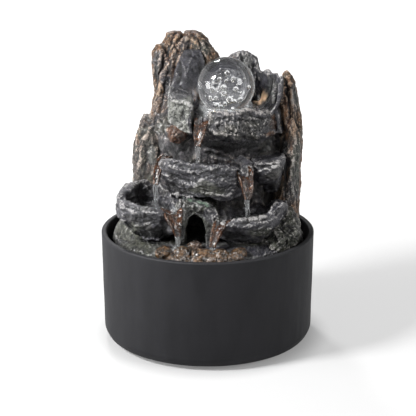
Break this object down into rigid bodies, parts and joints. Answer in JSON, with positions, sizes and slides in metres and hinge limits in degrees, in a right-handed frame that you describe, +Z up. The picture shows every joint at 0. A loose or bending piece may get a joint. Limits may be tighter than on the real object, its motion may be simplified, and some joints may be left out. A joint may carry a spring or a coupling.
{
  "type": "tabletop water fountain",
  "caption": "Round dark bowl holding a craggy rockery with stepped basins and pouring spouts, topped by a clear bubble-filled glass ball that spins on its water jet.",
  "frame": {"origin": "middle of the bowl's footprint, on the surface the foot pads stand on", "axes": "+Z up, -Y is the front the spouts pour towards, +X to the right seen from the front"},
  "size_m": [0.19, 0.1899, 0.267],
  "materials": {
    "bowl_charcoal": "matt, faintly streaked",
    "black_rubber": "matt",
    "grey_rock": "cast resin rock, dark with pale brushed edges",
    "dark_slate": "smooth dark slate, satin",
    "brown_rock": "brown and rust streaks, pale ridges",
    "pale_rock": "light grey, rough",
    "mossy_rock": "olive grey, rough",
    "rust_rock": "wet rust brown",
    "wet_pebble": "wet, glossy",
    "ball_glass": "clear, polished, with bubbles",
    "clear_acrylic": "clear",
    "clear_tube": "clear",
    "pump_black": "fine texture",
    "green_board": "matt",
    "lamp_warm": "warm white",
    "grey_foam": "open cell",
    "white_ceramic": "satin"
  },
  "bodies": {
    "bowl_body": {"bowl": "bowl_charcoal", "foot_pad_1": "black_rubber", "foot_pad_2": "black_rubber", "foot_pad_3": "black_rubber", "foot_pad_4": "black_rubber", "cord_notch_liner": "black_rubber", "pump_motor": "pump_black", "pump_chamber": "pump_black", "impeller_shaft": "white_ceramic", "cord_gland": "black_rubber", "suction_cup_1": "black_rubber", "suction_cup_2": "black_rubber", "suction_cup_3": "black_rubber", "suction_cup_4": "black_rubber"},
    "rockery": {"plinth": "mossy_rock", "rear_wall": "grey_rock", "spout_ball": "rust_rock", "spout_middle_left": "rust_rock", "spout_middle_right": "rust_rock", "spout_lower_left": "rust_rock", "spout_lower_right": "rust_rock", "middle_basin": "grey_rock", "lower_left_basin": "grey_rock", "lower_right_basin": "grey_rock", "ball_shelf": "grey_rock", "left_block": "pale_rock", "rust_stone": "rust_rock", "arch_stone": "mossy_rock", "right_lip": "grey_rock", "inner_slab": "dark_slate", "left_buttress": "brown_rock", "cup_wall": "dark_slate", "mid_peak": "grey_rock", "left_spire": "brown_rock", "middle_spire": "brown_rock", "tall_spire": "brown_rock", "right_blade": "brown_rock", "left_ledge": "brown_rock", "left_bank": "mossy_rock", "right_moss_rock": "mossy_rock", "cave_stone": "rust_rock", "pebble_1": "wet_pebble", "pebble_2": "wet_pebble", "pebble_3": "wet_pebble", "pebble_4": "wet_pebble", "pebble_5": "wet_pebble", "riser_tube": "clear_tube", "nozzle": "pump_black", "lamp_board": "green_board", "lamp_1": "lamp_warm", "lamp_2": "lamp_warm", "lamp_3": "lamp_warm", "lamp_lens": "clear_acrylic", "lamp_lead": "pump_black"},
    "ball_ring": {"ball_seat": "clear_acrylic"},
    "ball": {"crystal_ball": "ball_glass"},
    "impeller_body": {"impeller": "white_ceramic"},
    "cover_body": {"intake_cover": "pump_black", "filter_foam": "grey_foam"},
    "dial_body": {"flow_dial": "pump_black"}
  },
  "joints": [
    {"name": "rockery_lift", "type": "slide", "parent": "bowl_body", "child": "rockery", "axis": [0, 0, 1], "range_m": [0, 0.11]},
    {"name": "seat_lift", "type": "slide", "parent": "rockery", "child": "ball_ring", "axis": [0, 0, 1], "range_m": [0, 0.04]},
    {"name": "ball_spin", "type": "hinge", "parent": "ball_ring", "child": "ball", "pos_m": [0.016, 0.002, 0.2283], "axis": [0, 0, 1], "continuous": true},
    {"name": "impeller_spin", "type": "hinge", "parent": "bowl_body", "child": "impeller_body", "pos_m": [0.016, 0.002, 0.026], "axis": [0, 1, 0], "continuous": true},
    {"name": "cover_pull", "type": "slide", "parent": "bowl_body", "child": "cover_body", "axis": [0, -1, 0], "range_m": [0, 0.03]},
    {"name": "dial_turn", "type": "hinge", "parent": "cover_body", "child": "dial_body", "pos_m": [0.016, -0.022, 0.026], "axis": [0, 1, 0], "range_deg": [-90, 0]}
  ]
}
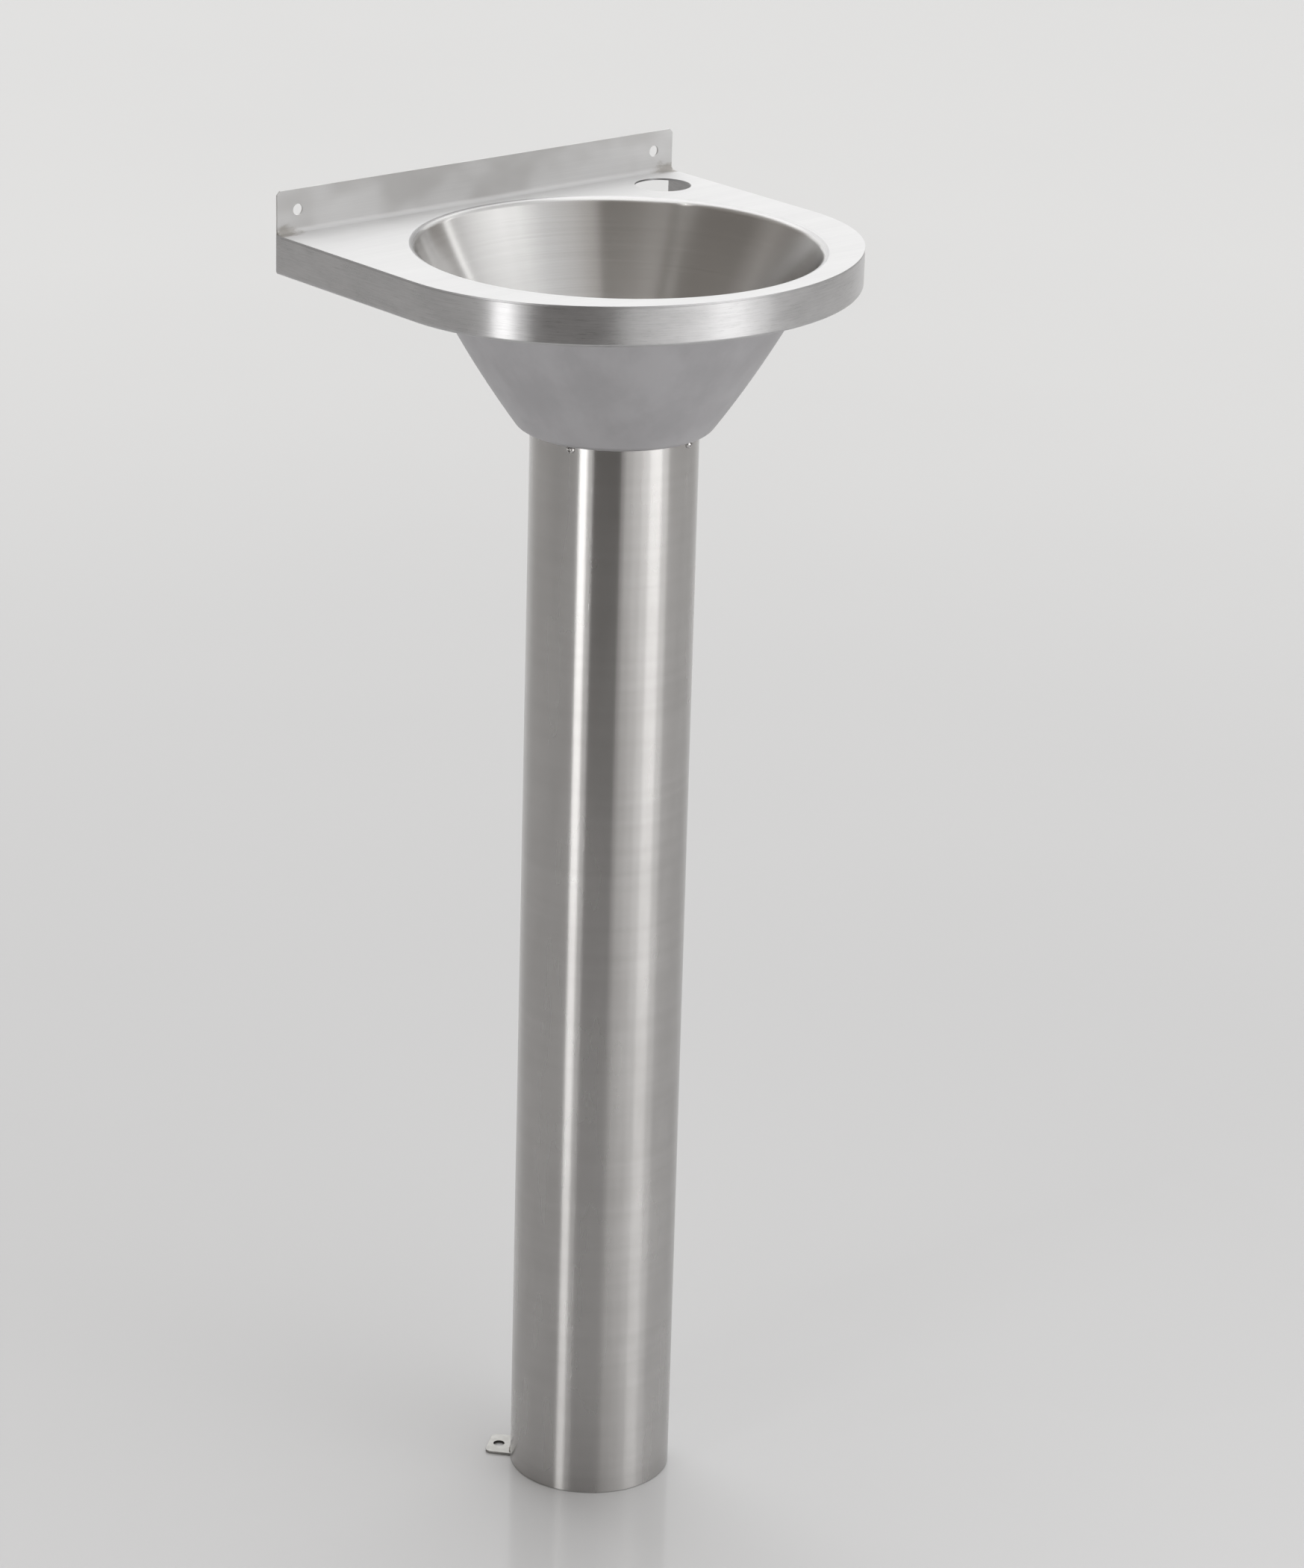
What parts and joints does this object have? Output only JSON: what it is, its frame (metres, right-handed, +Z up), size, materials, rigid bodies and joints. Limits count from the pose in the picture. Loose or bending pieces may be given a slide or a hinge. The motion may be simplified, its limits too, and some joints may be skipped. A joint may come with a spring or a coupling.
{
  "type": "washbasin",
  "caption": "Freestanding stainless steel washbasin: a D-shaped deck with a tapered round bowl and a wall upstand, on a tubular column that hides the drain.",
  "frame": {"origin": "axis of the column at floor level, which is also the axis of the bowl and of the outlet pipe", "axes": "+X along the wall to the right as seen from the room, +Y to the wall, +Z up"},
  "size_m": [0.305, 0.2695, 0.826],
  "materials": {
    "sheet_steel": "satin, brushed",
    "screw_steel": "bright",
    "seal_rubber": "matt",
    "drain_plastic": "smooth"
  },
  "bodies": {
    "root": {"deck": "sheet_steel", "bowl": "sheet_steel", "apron": "sheet_steel", "column_collar": "sheet_steel", "column": "sheet_steel", "collar_screws": "screw_steel", "floor_tab_left": "sheet_steel", "floor_tab_right": "sheet_steel", "strainer": "sheet_steel", "strainer_screw": "screw_steel", "strainer_seal": "seal_rubber", "waste_gasket": "seal_rubber", "waste_body": "drain_plastic", "waste_nut": "drain_plastic", "waste_cone_seal": "seal_rubber", "tailpipe": "drain_plastic", "trap_inlet_nut": "drain_plastic", "trap_inlet_seal": "seal_rubber", "trap_cap": "drain_plastic", "trap_cap_seal": "seal_rubber", "trap_cup": "drain_plastic", "trap_body": "drain_plastic", "outlet_seal": "seal_rubber", "outlet_pipe": "drain_plastic"}
  },
  "joints": []
}
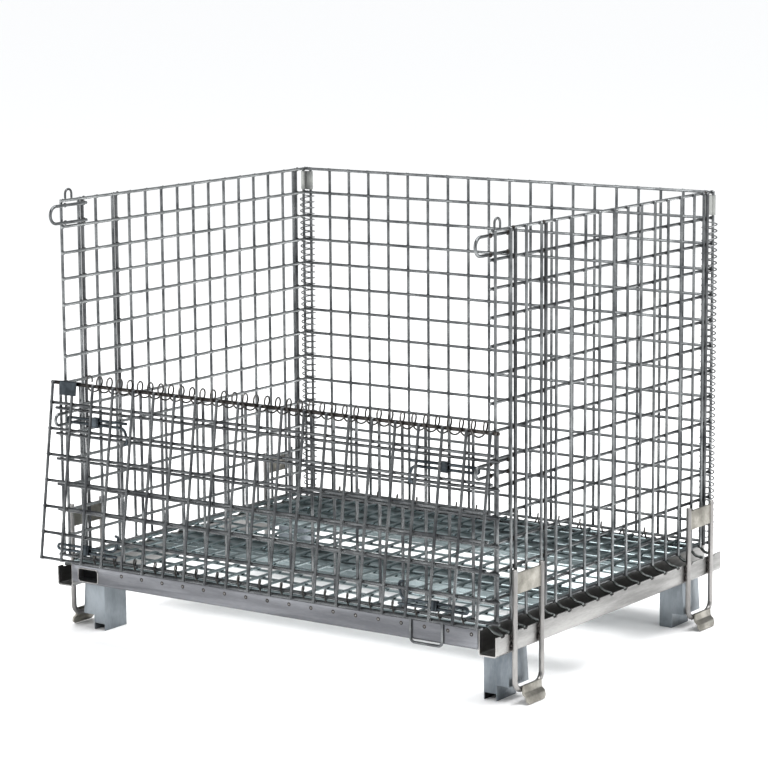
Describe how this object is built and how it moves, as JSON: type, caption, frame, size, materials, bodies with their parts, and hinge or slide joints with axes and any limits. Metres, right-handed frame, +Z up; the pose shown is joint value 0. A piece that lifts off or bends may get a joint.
────────────────────────────────────────
__Exercise directions__
Go through the records above and set each one down exactly, please.

__The response__
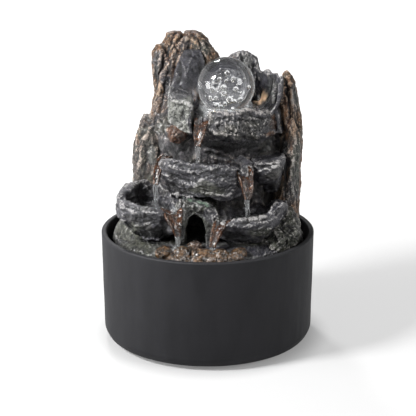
Break this object down into rigid bodies, parts and joints. Answer in JSON, with positions, sizes and slides in metres and hinge limits in degrees, in a right-handed frame that you describe, +Z up. The picture shows every joint at 0. A loose or bending piece may get a joint. Limits may be tighter than on the real object, its motion may be simplified, and some joints may be left out. A joint may carry a spring or a coupling.
{
  "type": "tabletop water fountain",
  "caption": "Round dark bowl holding a craggy rockery with stepped basins and pouring spouts, topped by a clear bubble-filled glass ball that spins on its water jet.",
  "frame": {"origin": "middle of the bowl's footprint, on the surface the foot pads stand on", "axes": "+Z up, -Y is the front the spouts pour towards, +X to the right seen from the front"},
  "size_m": [0.19, 0.1899, 0.267],
  "materials": {
    "bowl_charcoal": "matt, faintly streaked",
    "black_rubber": "matt",
    "grey_rock": "cast resin rock, dark with pale brushed edges",
    "dark_slate": "smooth dark slate, satin",
    "brown_rock": "brown and rust streaks, pale ridges",
    "pale_rock": "light grey, rough",
    "mossy_rock": "olive grey, rough",
    "rust_rock": "wet rust brown",
    "wet_pebble": "wet, glossy",
    "ball_glass": "clear, polished, with bubbles",
    "clear_acrylic": "clear",
    "clear_tube": "clear",
    "pump_black": "fine texture",
    "green_board": "matt",
    "lamp_warm": "warm white",
    "grey_foam": "open cell",
    "white_ceramic": "satin"
  },
  "bodies": {
    "bowl_body": {"bowl": "bowl_charcoal", "foot_pad_1": "black_rubber", "foot_pad_2": "black_rubber", "foot_pad_3": "black_rubber", "foot_pad_4": "black_rubber", "cord_notch_liner": "black_rubber", "pump_motor": "pump_black", "pump_chamber": "pump_black", "impeller_shaft": "white_ceramic", "cord_gland": "black_rubber", "suction_cup_1": "black_rubber", "suction_cup_2": "black_rubber", "suction_cup_3": "black_rubber", "suction_cup_4": "black_rubber"},
    "rockery": {"plinth": "mossy_rock", "rear_wall": "grey_rock", "spout_ball": "rust_rock", "spout_middle_left": "rust_rock", "spout_middle_right": "rust_rock", "spout_lower_left": "rust_rock", "spout_lower_right": "rust_rock", "middle_basin": "grey_rock", "lower_left_basin": "grey_rock", "lower_right_basin": "grey_rock", "ball_shelf": "grey_rock", "left_block": "pale_rock", "rust_stone": "rust_rock", "arch_stone": "mossy_rock", "right_lip": "grey_rock", "inner_slab": "dark_slate", "left_buttress": "brown_rock", "cup_wall": "dark_slate", "mid_peak": "grey_rock", "left_spire": "brown_rock", "middle_spire": "brown_rock", "tall_spire": "brown_rock", "right_blade": "brown_rock", "left_ledge": "brown_rock", "left_bank": "mossy_rock", "right_moss_rock": "mossy_rock", "cave_stone": "rust_rock", "pebble_1": "wet_pebble", "pebble_2": "wet_pebble", "pebble_3": "wet_pebble", "pebble_4": "wet_pebble", "pebble_5": "wet_pebble", "riser_tube": "clear_tube", "nozzle": "pump_black", "lamp_board": "green_board", "lamp_1": "lamp_warm", "lamp_2": "lamp_warm", "lamp_3": "lamp_warm", "lamp_lens": "clear_acrylic", "lamp_lead": "pump_black"},
    "ball_ring": {"ball_seat": "clear_acrylic"},
    "ball": {"crystal_ball": "ball_glass"},
    "impeller_body": {"impeller": "white_ceramic"},
    "cover_body": {"intake_cover": "pump_black", "filter_foam": "grey_foam"},
    "dial_body": {"flow_dial": "pump_black"}
  },
  "joints": [
    {"name": "rockery_lift", "type": "slide", "parent": "bowl_body", "child": "rockery", "axis": [0, 0, 1], "range_m": [0, 0.11]},
    {"name": "seat_lift", "type": "slide", "parent": "rockery", "child": "ball_ring", "axis": [0, 0, 1], "range_m": [0, 0.04]},
    {"name": "ball_spin", "type": "hinge", "parent": "ball_ring", "child": "ball", "pos_m": [0.016, 0.002, 0.2283], "axis": [0, 0, 1], "continuous": true},
    {"name": "impeller_spin", "type": "hinge", "parent": "bowl_body", "child": "impeller_body", "pos_m": [0.016, 0.002, 0.026], "axis": [0, 1, 0], "continuous": true},
    {"name": "cover_pull", "type": "slide", "parent": "bowl_body", "child": "cover_body", "axis": [0, -1, 0], "range_m": [0, 0.03]},
    {"name": "dial_turn", "type": "hinge", "parent": "cover_body", "child": "dial_body", "pos_m": [0.016, -0.022, 0.026], "axis": [0, 1, 0], "range_deg": [-90, 0]}
  ]
}
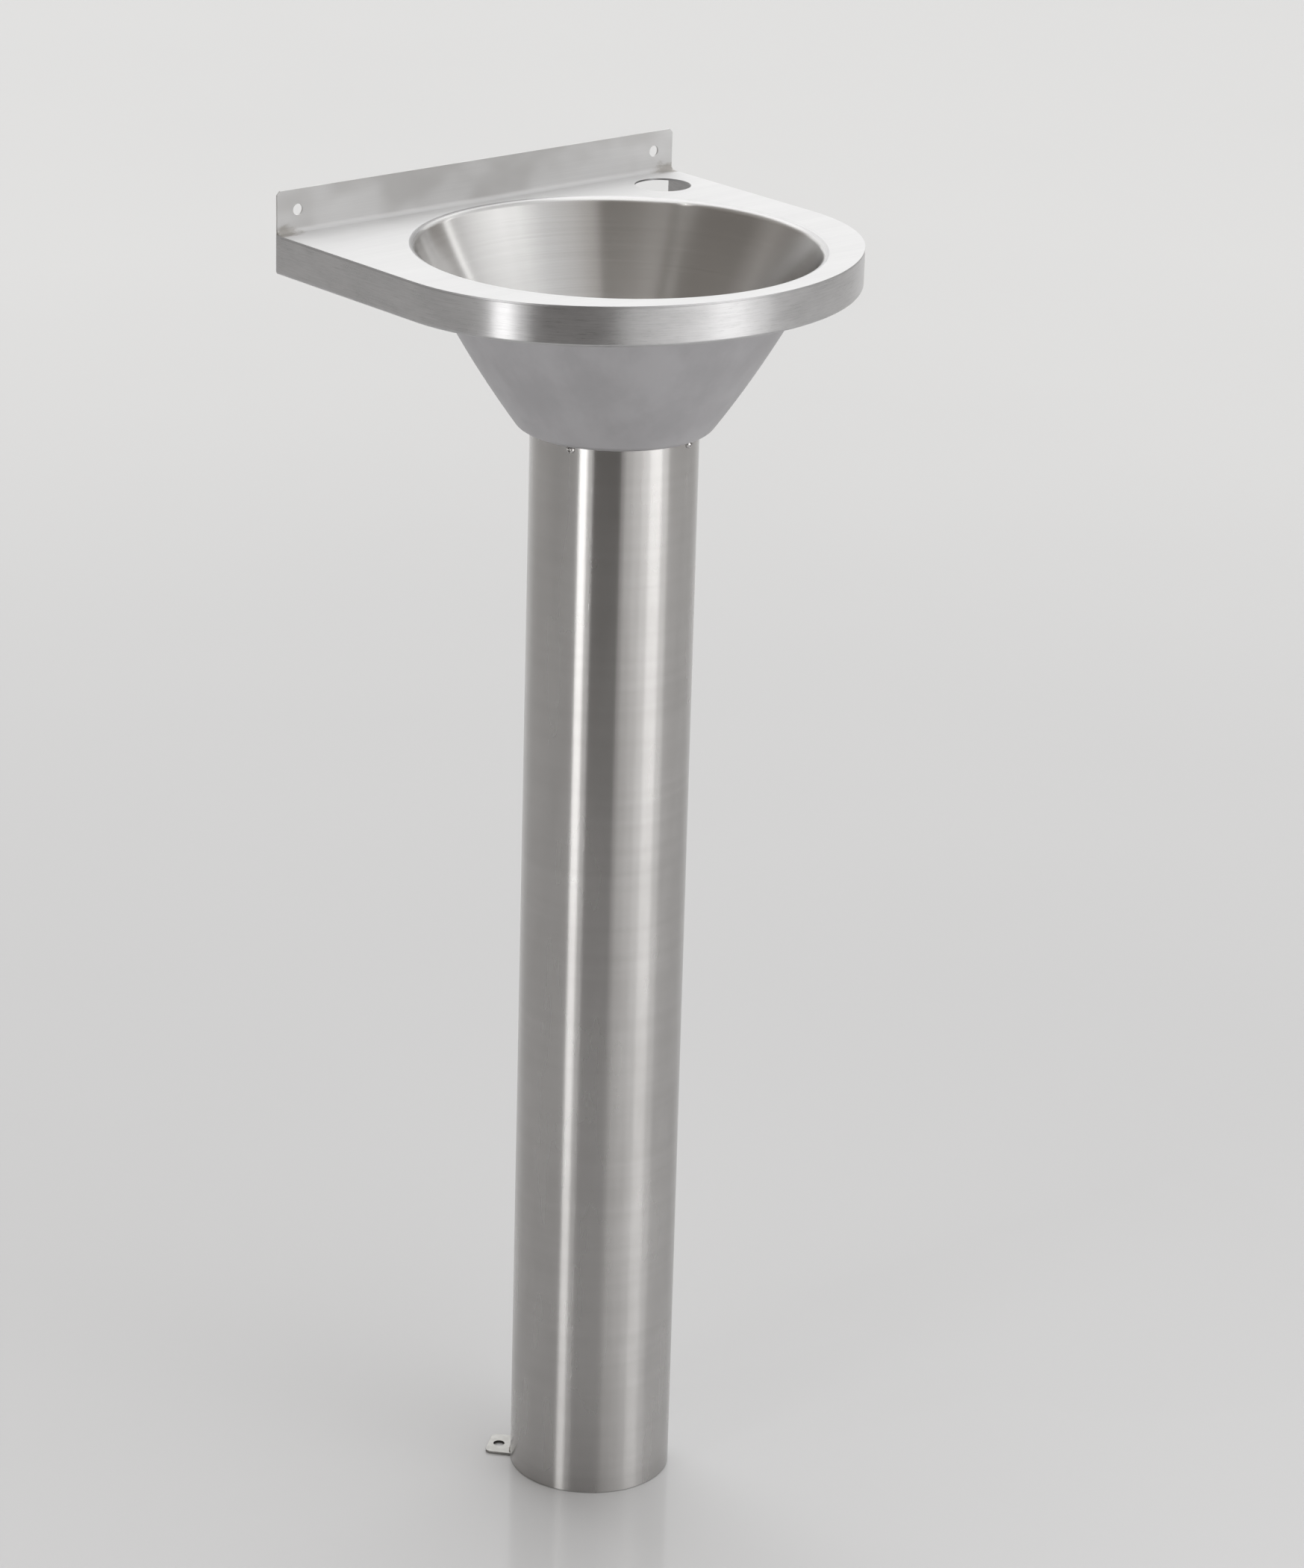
What parts and joints does this object have? Output only JSON: what it is, its frame (metres, right-handed, +Z up), size, materials, rigid bodies and joints. Limits count from the pose in the picture. Loose or bending pieces may be given a slide or a hinge. The motion may be simplified, its limits too, and some joints may be skipped. A joint may come with a spring or a coupling.
{
  "type": "washbasin",
  "caption": "Freestanding stainless steel washbasin: a D-shaped deck with a tapered round bowl and a wall upstand, on a tubular column that hides the drain.",
  "frame": {"origin": "axis of the column at floor level, which is also the axis of the bowl and of the outlet pipe", "axes": "+X along the wall to the right as seen from the room, +Y to the wall, +Z up"},
  "size_m": [0.305, 0.2695, 0.826],
  "materials": {
    "sheet_steel": "satin, brushed",
    "screw_steel": "bright",
    "seal_rubber": "matt",
    "drain_plastic": "smooth"
  },
  "bodies": {
    "root": {"deck": "sheet_steel", "bowl": "sheet_steel", "apron": "sheet_steel", "column_collar": "sheet_steel", "column": "sheet_steel", "collar_screws": "screw_steel", "floor_tab_left": "sheet_steel", "floor_tab_right": "sheet_steel", "strainer": "sheet_steel", "strainer_screw": "screw_steel", "strainer_seal": "seal_rubber", "waste_gasket": "seal_rubber", "waste_body": "drain_plastic", "waste_nut": "drain_plastic", "waste_cone_seal": "seal_rubber", "tailpipe": "drain_plastic", "trap_inlet_nut": "drain_plastic", "trap_inlet_seal": "seal_rubber", "trap_cap": "drain_plastic", "trap_cap_seal": "seal_rubber", "trap_cup": "drain_plastic", "trap_body": "drain_plastic", "outlet_seal": "seal_rubber", "outlet_pipe": "drain_plastic"}
  },
  "joints": []
}
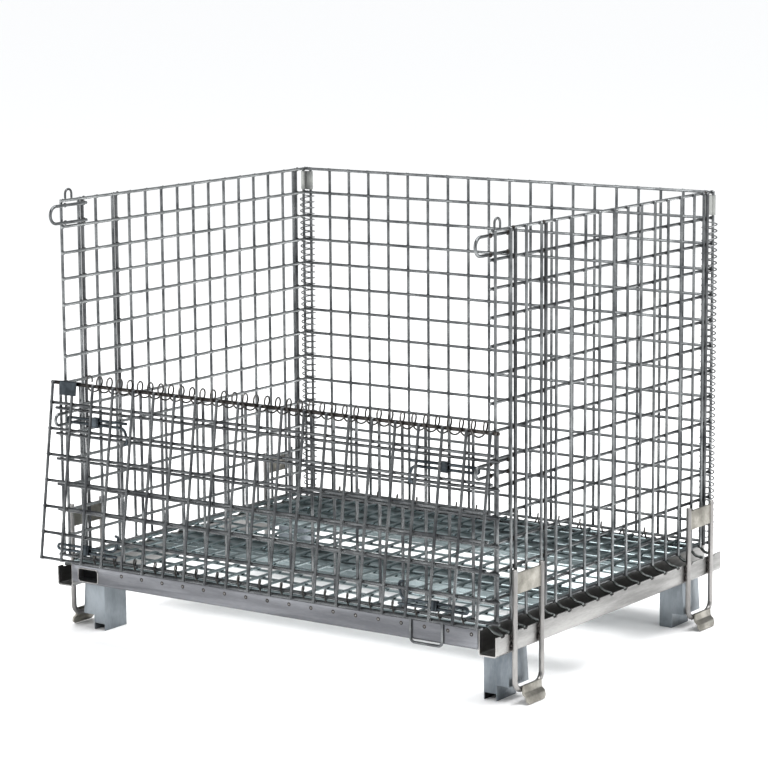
Describe how this object is built and how it moves, as JSON: type, caption, frame, size, materials, bodies with their parts, and hinge or slide joints with axes and any limits. Metres, right-handed frame, +Z up; the pose shown is joint value 0. A piece that lifts off or bends may get a joint.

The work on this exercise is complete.